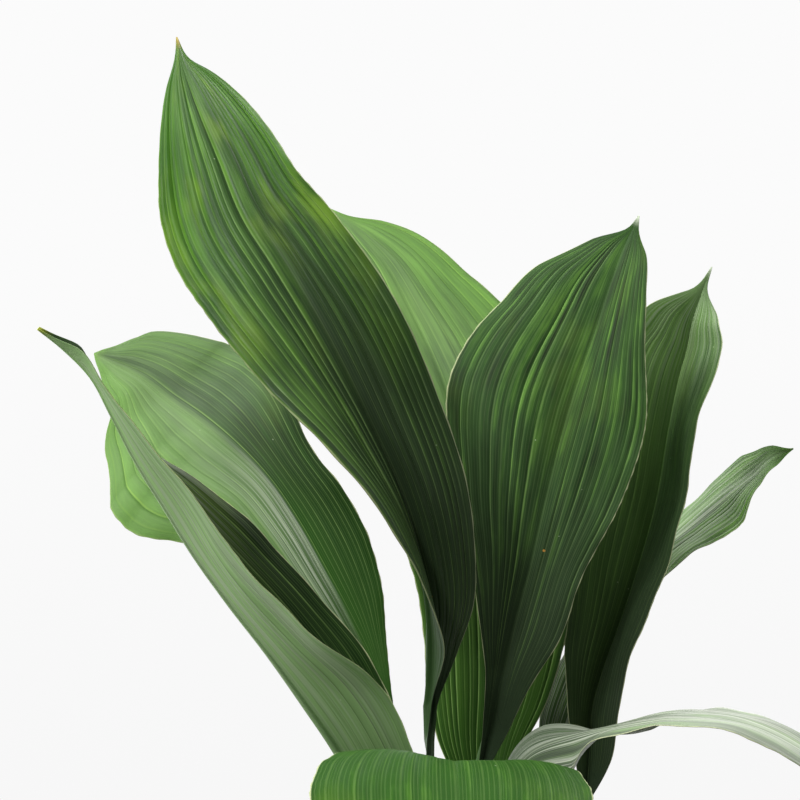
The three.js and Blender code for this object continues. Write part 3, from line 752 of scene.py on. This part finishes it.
class LeafShading(Shading):
    """The nodes of a leaf's material, which start from what each point of the leaf knows.

    That is how far it is across the leaf (1 is the left margin and -1 the right) and along its blade, how
    many pleats from the rib it is, how deep the crease there is, how wide the blade is, and whether it is on
    the upper face (1) or the underside (0).
    """

    def __init__(self, name, finish, seed):
        super().__init__(bpy.data.materials.new(name))
        self.finish = finish
        self.seed = seed
        self.across = self.attribute("across")
        self.along = self.attribute("along")
        self.fold = self.attribute("fold")
        self.relief = self.attribute("relief")
        self.breadth = self.attribute("breadth")
        self.upper = self.attribute("upper")
        self.off_rib = self.math("ABSOLUTE", self.across)
        self.within = self.math("FRACT", self.fold)  # how far across its pleat the point is
        self.fine = self.math("PINGPONG", self.times(self.fold, FINE_LINES), 0.5)  # 0 on a fine line
        self.wide = self.ramp(self.breadth, *DETAIL_WIDTHS)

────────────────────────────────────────

*Required work*
Copy each line above containing the string "from".

*Completed exercise*
The three.js and Blender code for this object continues. Write part 3, from line 752 of scene.py on. This part finishes it.
    """The nodes of a leaf's material, which start from what each point of the leaf knows.
    many pleats from the rib it is, how deep the crease there is, how wide the blade is, and whether it is on